Prior to joining TNC, Dr Sizer worked with the prestigious environment policy think tank, World Resources Institute, based in Washington DC, for eight years. At WRI he headed up the group of experts working on forest issues all over the world, including in the Amazon and Andean countries, Congo Basin, Indonesia, Burma, Canada, and Russia. There he published many reports including Profit Without Plunder: Reaping the Revenue from Guyana's Tropical Forests without Destroying Them, Backs to the Wall in Suriname: Forest Policy in a Country in Crisis, and Opportunities to Save and Sustainably Use the World's Forests through International Cooperation. He helped to create Global Forest Watch, a worldwide network to monitor the state of forests that now has chapters all over the world.
He has written widely about global forest issues, including for The New York Times, The Washington Post, The International Herald Tribune, The Guardian, The Journal of Commerce, The Jakarta Post and The Toronto Star.
Before working with WRI, Dr Sizer was affiliated with the Department of Tropical Forestry at the Brazilian National Institution of Amazonian Studies in Manaus. He spent three years as a field scientist in the Brazilian Amazon for the Smithsonian Institution and the University of Cambridge, England.
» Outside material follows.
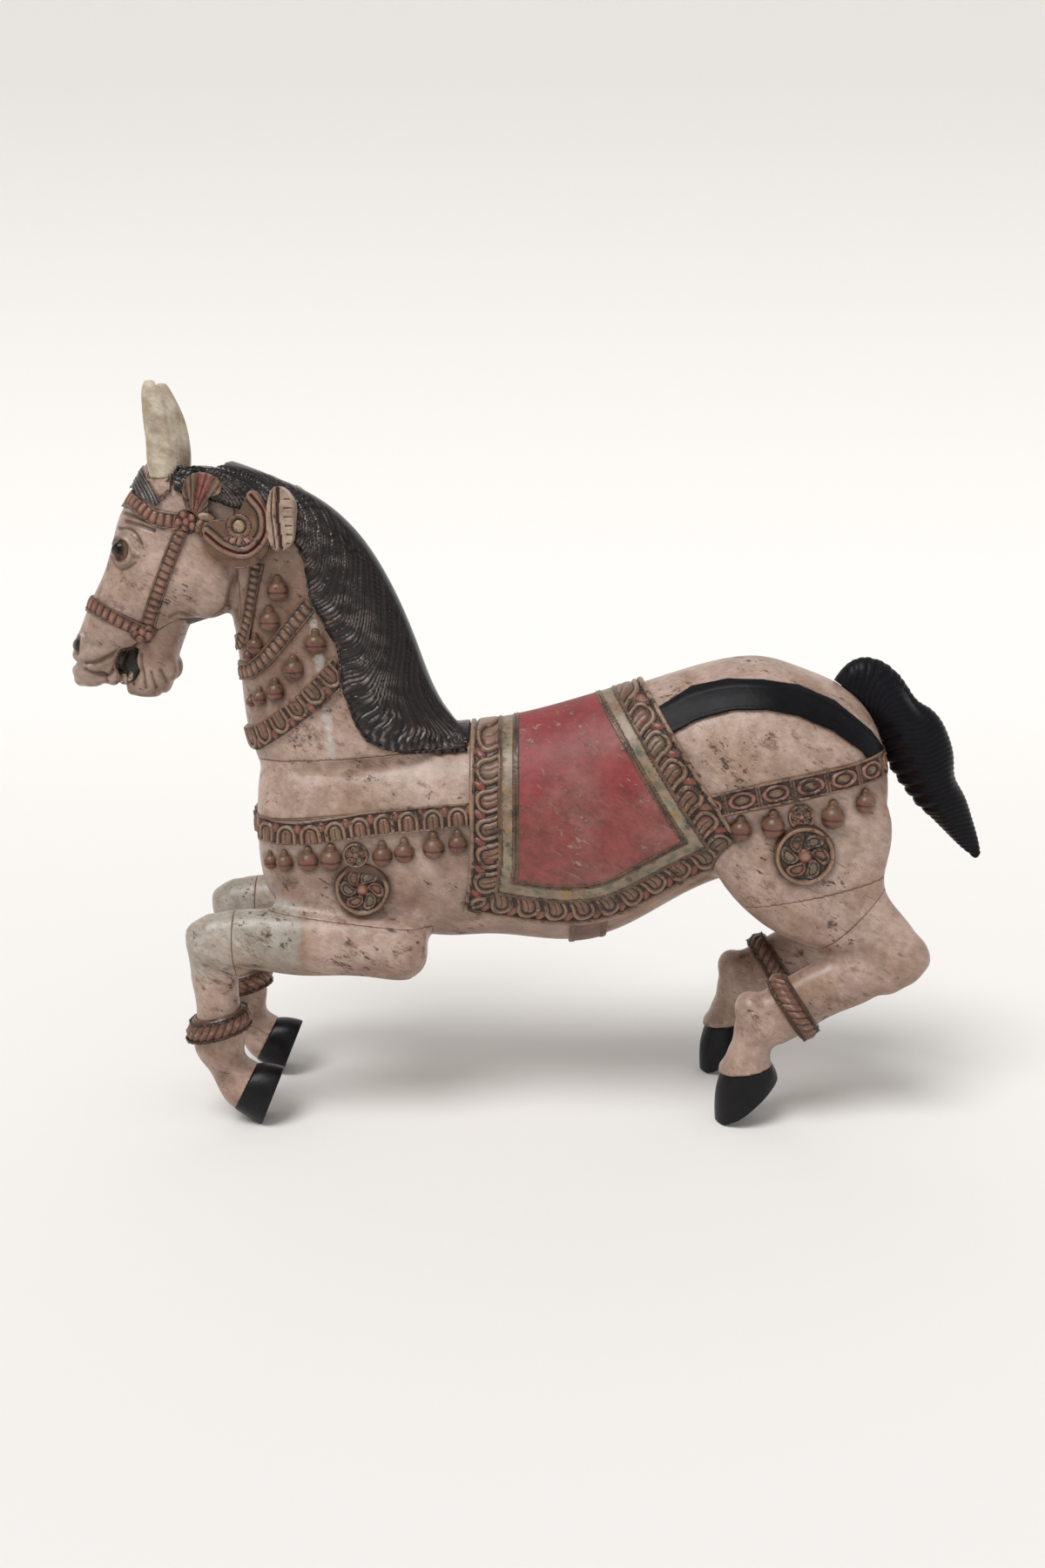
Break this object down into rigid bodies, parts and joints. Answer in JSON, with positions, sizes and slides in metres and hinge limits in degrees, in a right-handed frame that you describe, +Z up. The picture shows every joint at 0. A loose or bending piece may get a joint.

Dr. Sizer gained First Class Honors Bachelors and Master of Arts degrees in Natural Sciences from King’s College, University of Cambridge, where he was awarded various prizes and scholarships. He received his Ph.D. in Tropical Forest Ecology from the same institution.
He has served on the boards of The Rainforest Foundation, the Amazon Alliance, the Global Forest Foundation, and the Andean Center for Sustainable Development. He currently co-chairs The Forests Dialogue, a global forum for leaders from industry, environmental groups, labor and private forest owners to address conflicts related to forest resources. He is on the steering committee of the Forests Integrity Network created by Transparency International.